In this case, you have two problems:
How to mass-rename variables
How to convert x# to y_q#_####
An easy way to rename variables is to create a dataset with the variable names as rows, then create the new variable names. You can then pull that into a rename list very easily.
So something like this would do that.
*Create dataset with names in it.
data names;
set sashelp.vcolumn;
where memname='HAVE' and libname='WORK' and name =: 'X';
keep name;
run;
*some operation to determine new_name needs to go in that dataset also - coming later;
*Now create a list of rename macro calls.
proc sql;
select cats('%rename(var=',name,',newvar=',new_name,')')
into :renamelist separated by ' '
from names;
quit;
*Here is the simple rename macro.
%macro rename(var=,newvar=);
rename &var.=&newvar.;
%mend rename;
*Now do the renames. Can also go in a data step.
proc datasets lib=work;
modify have;
&renamelist.
quit;
How to convert is a more interesting question, and begs the question: is this a one time thing, or is this a repeated process? If it's a repeated process, does X0 always mean the most recent quarter in the data, or does it always mean q1 2014?
Assuming it is always the most recent quarter, you can use intnx to do this.
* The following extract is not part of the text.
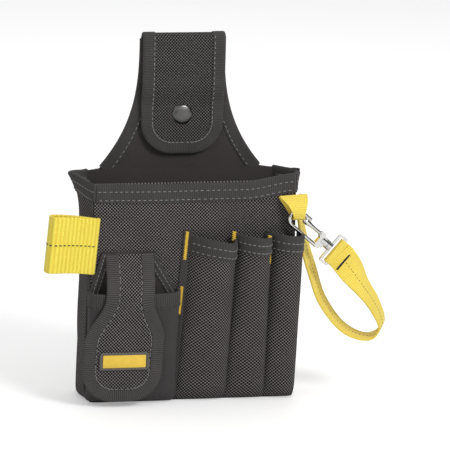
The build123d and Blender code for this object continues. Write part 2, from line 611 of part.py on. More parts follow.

%let initdate='01JAN2014'd;
data have;
do x = 0 to 40;
qtr = intnx('QUARTER',&initdate,-1*x);
format qtr YYQ.;
output;
end;
run;
You can thus use this code (the portion inside the do loop, operating on an x that you pull out of the name in the dataset) in the earlier names data step to create new_name however you want. You might use the YYQ format in your new name if you have flexibility here (as it's standard, and the easiest solution). Otherwise, you would want to pull this apart either using put and then substring, or quarter() and year() functions off of the date variable here.